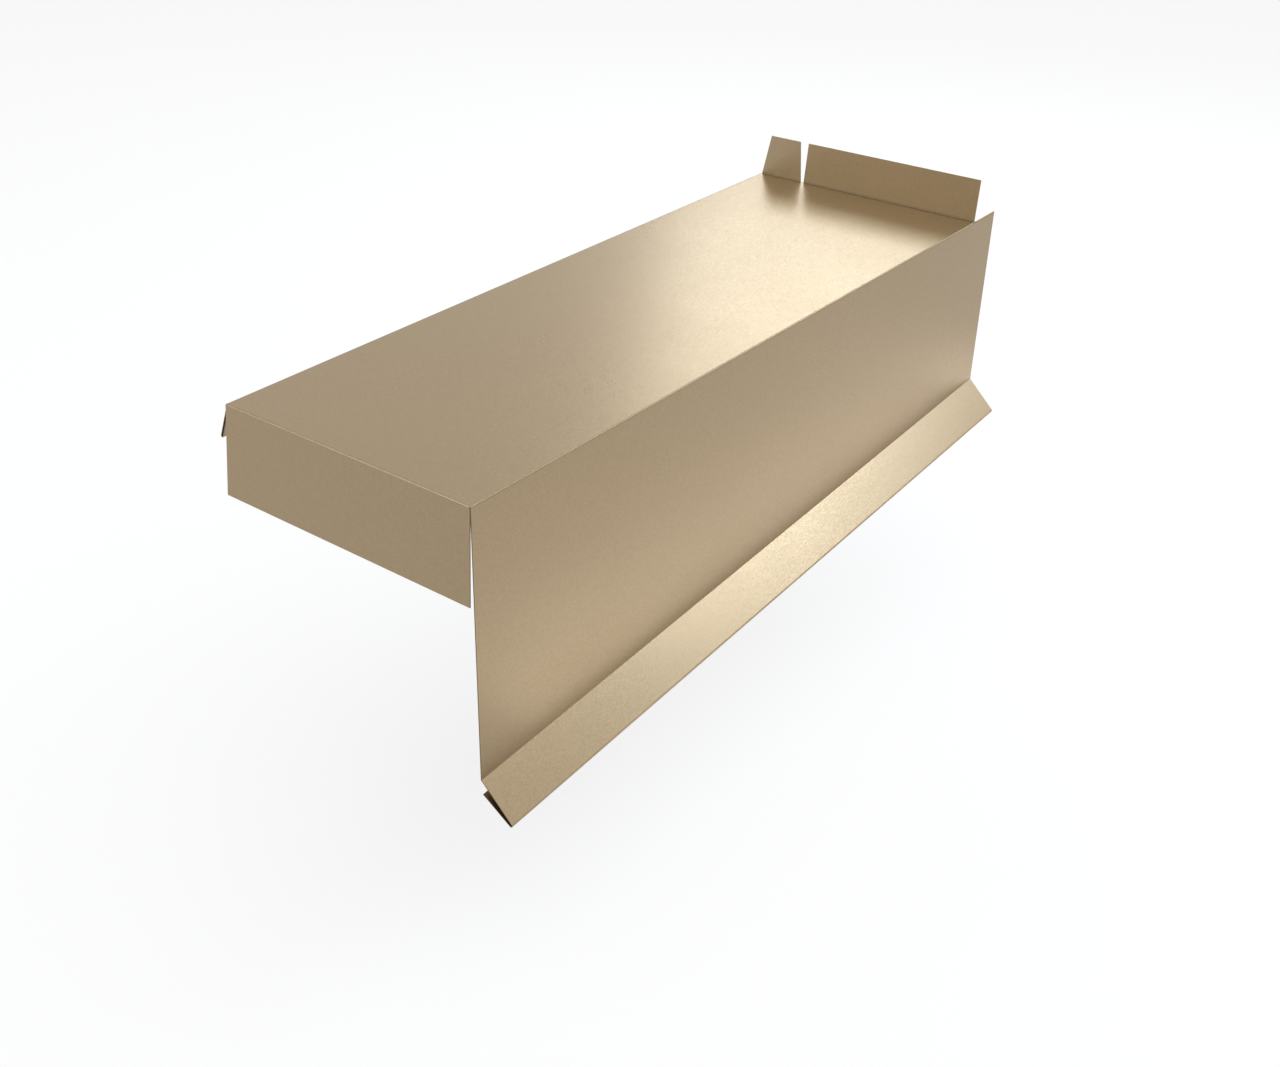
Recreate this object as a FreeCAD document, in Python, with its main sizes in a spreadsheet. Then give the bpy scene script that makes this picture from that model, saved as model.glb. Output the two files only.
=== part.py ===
import FreeCAD, Part
import math
import os
from enum import IntEnum

import Sketcher
from FreeCAD import Placement, Rotation, Vector

# Verge flashing: one folded sheet of coated steel.
# The frame is in millimetres. The origin is the middle of the cap's underside, which lies on the verge.
# X runs from the lean flange to the tapered side, Y from the front flap to the rear upstand, Z is up.
# Widths are outside sizes: from the corner that the painted faces would meet in, to the next one,
# to a cut edge, or to the furthest point of a hem's fold.

NODE = "verge_flashing"

SIZES = {
    "sheet_thickness": 0.5,
    # inside radius of every bend but the two hems' folds
    "bend_radius": 0.3,
    # the cap, flat on the verge
    "cap_width": 150,
    "cap_length": 440,
    # the tapered side, and how far it runs on behind the cap
    "side_front_depth": 140,
    "side_rear_depth": 110,
    "side_overrun": 25,
    # the drip kicked out along the side's slanted lower edge, and the open hem under it
    "drip_width": 25,
    "drip_fall": 43.5,
    "drip_hem_width": 19.7,
    "drip_hem_opening": 10.5,
    "drip_hem_radius": 0.55,
    # the lean flange along the other long edge, and its hem
    "flange_width": 20.5,
    "flange_lean": 22,
    "flange_hem_width": 12,
    "flange_hem_radius": 0.3,
    # the flap folded down at the front: it flares at the flange and is cut back at the side
    "flap_depth": 49.5,
    "flap_flare": 7.2,
    "flap_cutback": 2.8,
    "flap_slit": 0.1,
    # the upstand at the rear: its outer end is cut back, and a notch parts it into two tabs
    "upstand_height": 25,
    "upstand_cutback": 6.1,
    "notch_base_from_flange": 29.5,
    "notch_base_width": 2.1,
    "notch_top_from_flange": 27.4,
    "notch_top_width": 5.9,
}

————

Return, please, the lines of the data from the first through the line containing "from FreeCAD import", both kept, exactly as they stand and nothing more.

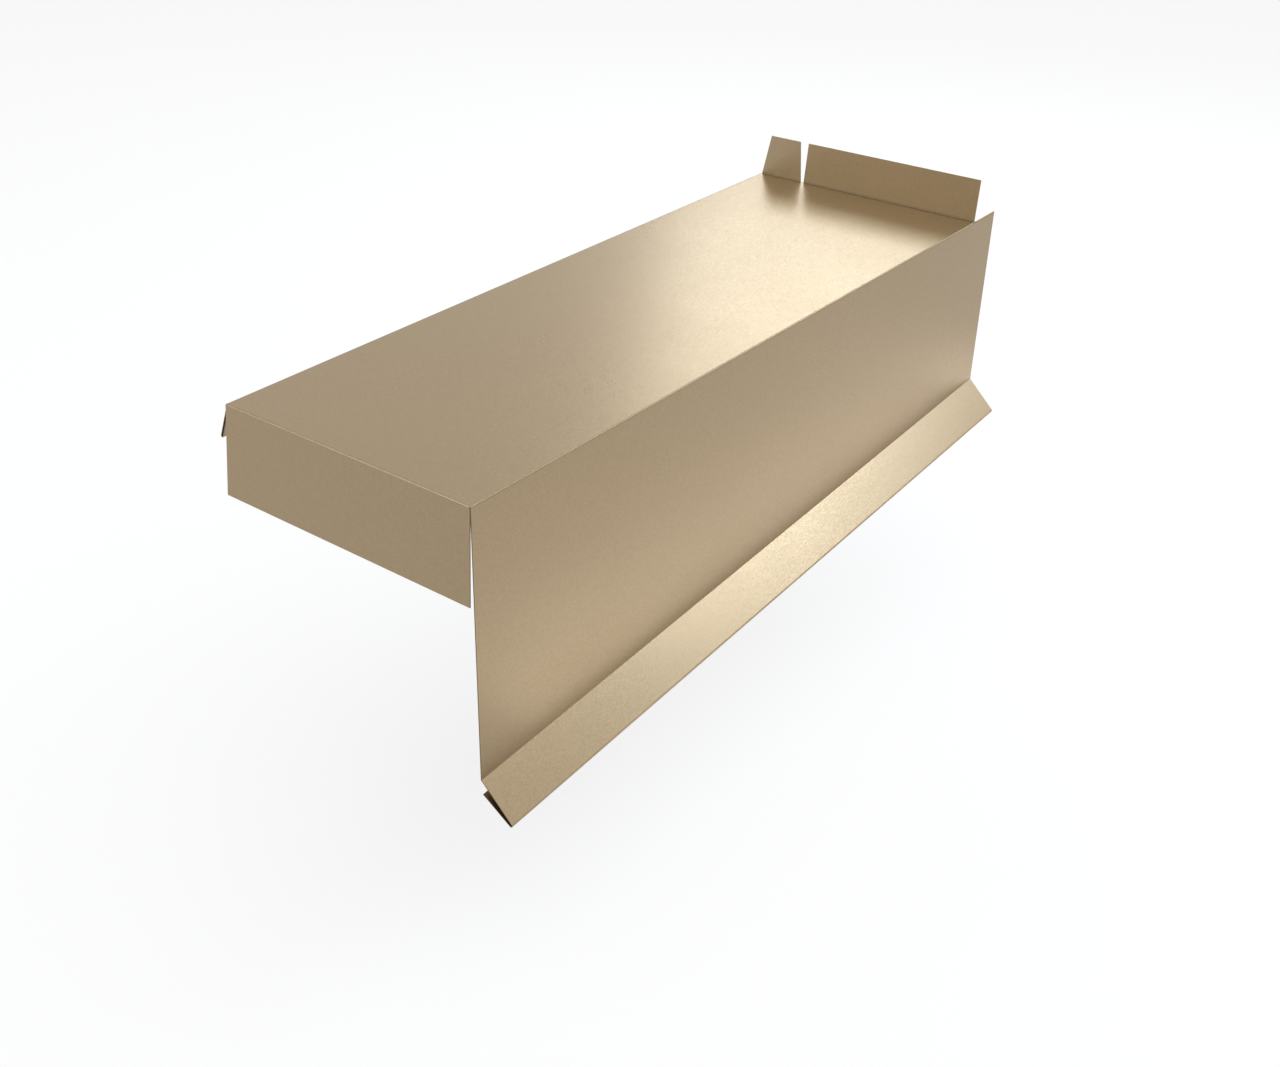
Recreate this object as a FreeCAD document, in Python, with its main sizes in a spreadsheet. Then give the bpy scene script that makes this picture from that model, saved as model.glb. Output the two files only.
=== part.py ===
import FreeCAD, Part
import math
import os
from enum import IntEnum

import Sketcher
from FreeCAD import Placement, Rotation, Vector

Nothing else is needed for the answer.